No they don't. His pension will be worth more than he's allowed have. If you could just roll it over into an ARF, what's the point in having limits if they can just be ignored.

My understanding is that if the value of your main scheme benefits plus AVC fund exceed the revenue funding limit the excess goes the trustee of the main scheme. Therefore there is a potential for wasted AVC contributions.
That's using the assumption that the employer made the contributions. The Revenue won't take the your AVCs and give it to the state. They will unwind the value of your contribution that makes you overfunded, refund it to you and tax it as income. But you won't be overfunded.
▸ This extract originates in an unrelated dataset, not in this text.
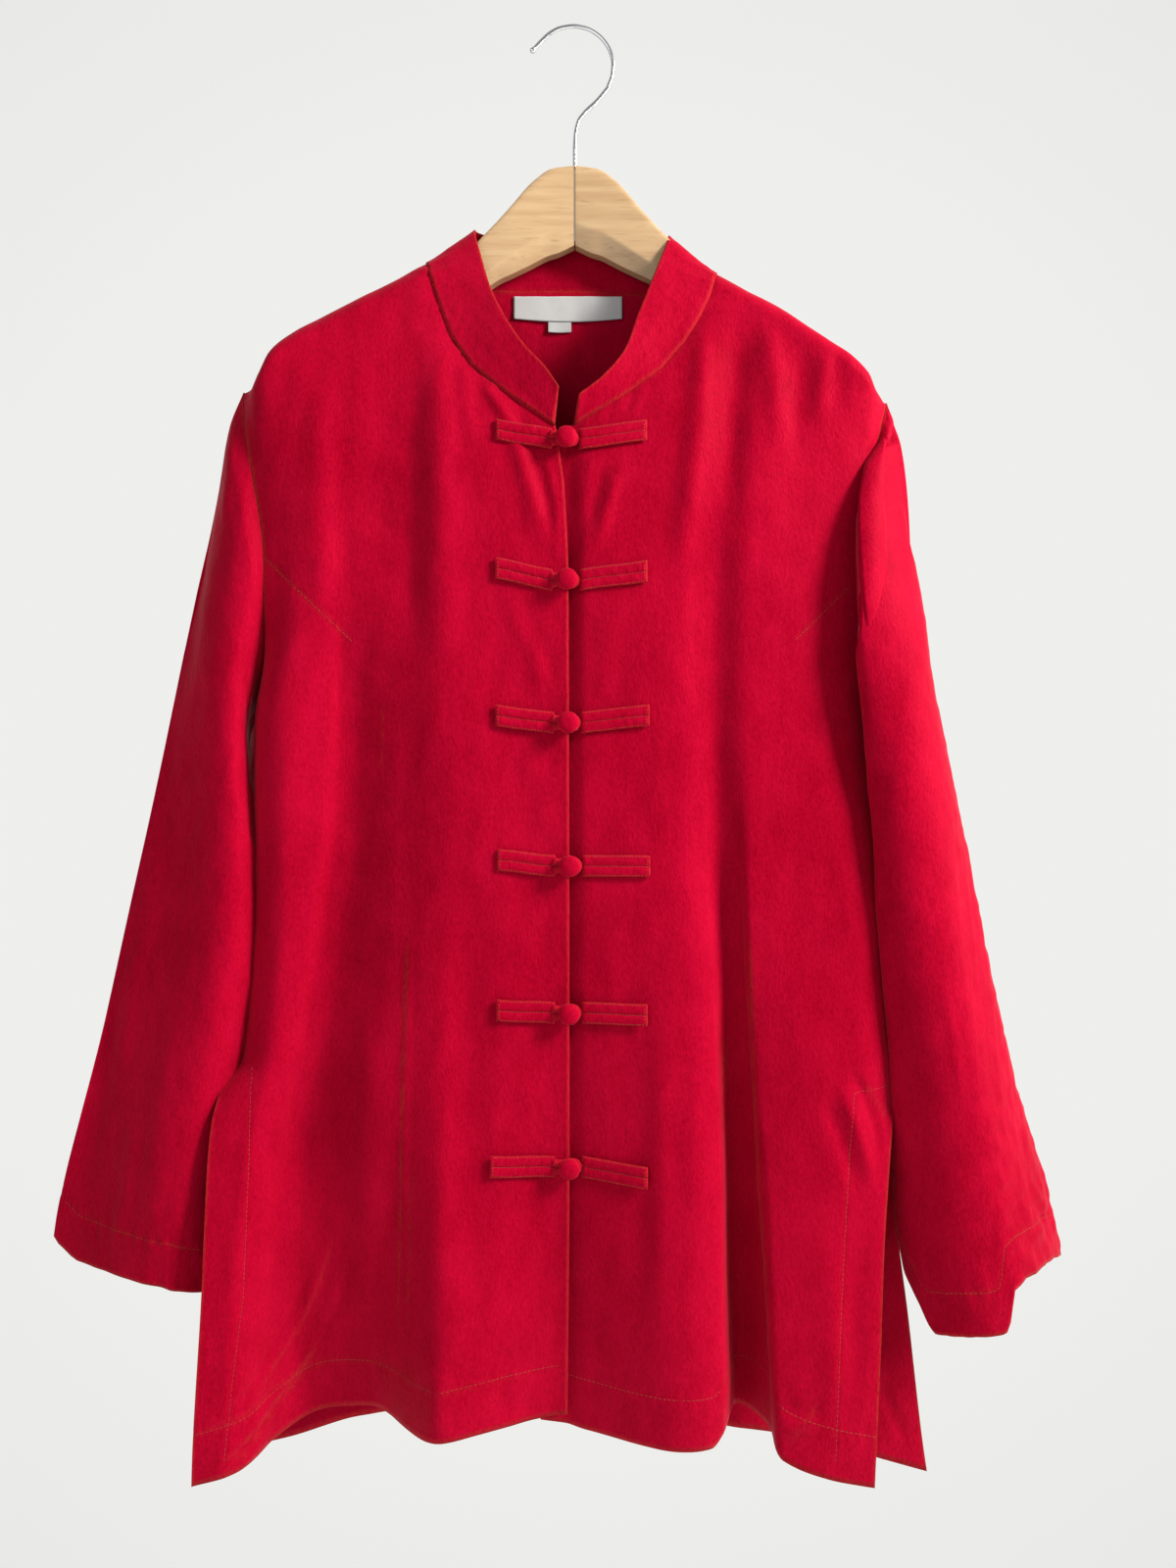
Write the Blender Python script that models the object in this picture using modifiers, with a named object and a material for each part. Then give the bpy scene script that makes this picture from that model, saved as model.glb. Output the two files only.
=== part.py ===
"""Mandarin collar shirt of red silk, hanging buttoned on a wooden hanger.

The part's frame: +Z up, -Y towards the viewer of the front, +Y towards the wall that it hangs near.
The origin is the inner top of the hook, where the hook bears on a nail or rod.
Right and left are the wearer's, so the right side lies at -X.
Lengths in this file are millimetres; MM turns them into metres.
"""

import math

import bmesh
import bpy
import numpy as np

MM = 0.001
CLOTH_WALL = 1.2
COLLAR_WALL = 1.8
LABEL_WALL = 1.0
SEAM_GAP = 0.3
ROOM = 0.4

# Side edge of the body on each side, from the shoulder tip down to the hem.
# The front and back edges part round the armhole and again below the top of the side slit.
# round is 1 where the cloth turns the corner to the other panel and 0 where its edge lies flat.
EDGE_COLUMNS = ("z", "front_x", "front_y", "back_x", "back_y", "round", "turn")
EDGE = {
    "right": (
        (-279, -238.8, -22.4, -238.8, -21.6, 0, 16),
        (-308, -234.6, -33, -235.0, -6, 0, 20),
        (-345, -227.4, -38, -229.0, 3, 0, 30),
        (-400, -220.1, -38, -224.0, 7, 0, 30),
        (-462, -223.1, -26, -226.0, 3, 0.3, 30),
        (-514, -232.6, -8, -232.6, -8, 1, 30),
        (-590, -234.8, -8, -234.8, -8, 1, 30),
        (-676, -237.8, -9, -237.8, -9, 1, 34),
        (-757, -241.0, -12.8, -241.0, -11.4, 1, 34),
        (-781, -252.0, -38, -244.0, -5, 0.3, 34),
        (-803, -256.0, -46, -247.0, -3, 0, 34),
        (-836, -257.8, -50, -252.0, 0, 0, 34),
        (-904, -258.7, -57, -261.0, 2, 0, 34),
        (-1046, -263.9, -64, -276.0, 6, 0, 34),
        (-1059, -264.0, -64, -277.0, 6, 0, 34),
    ),
    "left": (
        (-286, 225.5, -20.8, 225.5, -19.2, 0, 16),
        (-307, 219.8, -26, 221.0, -6, 0, 20),
        (-342, 214.4, -28, 217.0, 3, 0, 35),
        (-399, 213.5, -26, 216.0, 7, 0, 50),
        (-462, 214.4, -20, 217.0, 3, 0.3, 60),
        (-514, 216.5, -8, 216.5, -8, 1, 60),
        (-563, 221.5, -8, 221.5, -8, 1, 52),
        (-600, 226.5, -8, 226.5, -8, 1, 48),
        (-673, 232.0, -9, 232.0, -9, 1, 40),
        (-745, 233.5, -11.8, 233.5, -11.2, 1, 36),
        (-778, 231.5, -14.8, 231.5, -13.2, 1, 34),
        (-802, 225.6, -40, 234.0, -4, 0.3, 34),
        (-834, 221.5, -48, 236.0, -2, 0, 34),
        (-889, 216.6, -54, 239.5, 0, 0, 34),
        (-955, 213.3, -58, 248.0, 2, 0, 34),
        (-1048, 208.0, -62, 259.0, 4, 0, 34),
        (-1074, 207.0, -62, 262.7, 4, 0, 34),
    ),
}

# Faces across each panel, then rows of points up it from the hem. Front and back share the rows.
# Heights at the side edge are those of the slit's top and the underarm, and of the matching
# places on the centre front, up to the corner where the neckline starts.
ACROSS = {"front": 16, "back": 24, "sleeve": 15, "collar": 3}
ROWS = 24
HEM_ROWS = 8
# Above 1, rows crowd towards the shoulder tip, and a front's columns towards its side edge at the hem.
TIP_CROWDING = 1.25
SIDE_CROWDING = 1.5
SLIT_ROW = 6
UNDERARM_ROW = 12
NECK_ROW = 15
UNDERARM_Z = -514
SHOULDER_TIP_Z = {"right": -279, "left": -286}
SLIT_TOP_Z = {"right": -757, "left": -778}
CENTRE_AT_SLIT_Z = {"right": -738, "left": -752}
CENTRE_AT_UNDERARM_Z = {"right": -480, "left": -480}
NECK_CORNER_Z = {"right": -305, "left": -304}

# Inner edge of each front: up the centre front to the neck, then along the neckline to the shoulder.
INNER_COLUMNS = ("z", "x")
INNER = {
    "right": (
        (-1007, -4.8),
        (-834, -3.4),
        (-416, -4.1),
        (-353, -6.9),
        (-321, -11.0),
        (-305, -13.6),
        (-288, -38.9),
        (-265, -68.7),
        (-244, -85.5),
        (-212, -97.9),
        (-188, -105.4),
        (-178.5, -108.1),
    ),
    "left": (
        (-1013, -24.0),
        (-330, -25.0),
        (-312, -18.0),
        (-304, -0.6),
        (-290, 23.0),
        (-276, 44.7),
        (-257, 67.4),
        (-231, 85.6),
        (-208, 97.2),
        (-186, 103.4),
    ),
}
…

And at 34 years of age, there is plenty of opportunity to skip contributions in the future to bring your pension back in line...if your AVCs perform amazingly well.


Steven
www.bluewaterfp.ie
 
My understanding is that if the value of your main scheme benefits plus AVC fund exceed the revenue funding limit the excess goes the trustee of the main scheme. Therefore there is a potential for wasted AVC contributions.
That's using the assumption that the employer made the contributions. The Revenue won't take the your AVCs and give it to the state. They will unwind the value of your contribution that makes you overfunded, refund it to you and tax it as income. But you won't be overfunded.
Thanks for clarifying this Steven.

And at 34 years of age, there is plenty of opportunity to skip contributions in the future to bring your pension back in line...if your AVCs perform amazingly well.
I agree; this is a pragmatic way forward.

Thanks all for your input.
 
An important point of information for anyone reading this: "death in service" and "death after retirement" are two completely different things. Death in service refers only to what happens if you die while still in the employment. Death after retirement refers to what happens when you die after retirement. Two completely different sets of rules and procedures.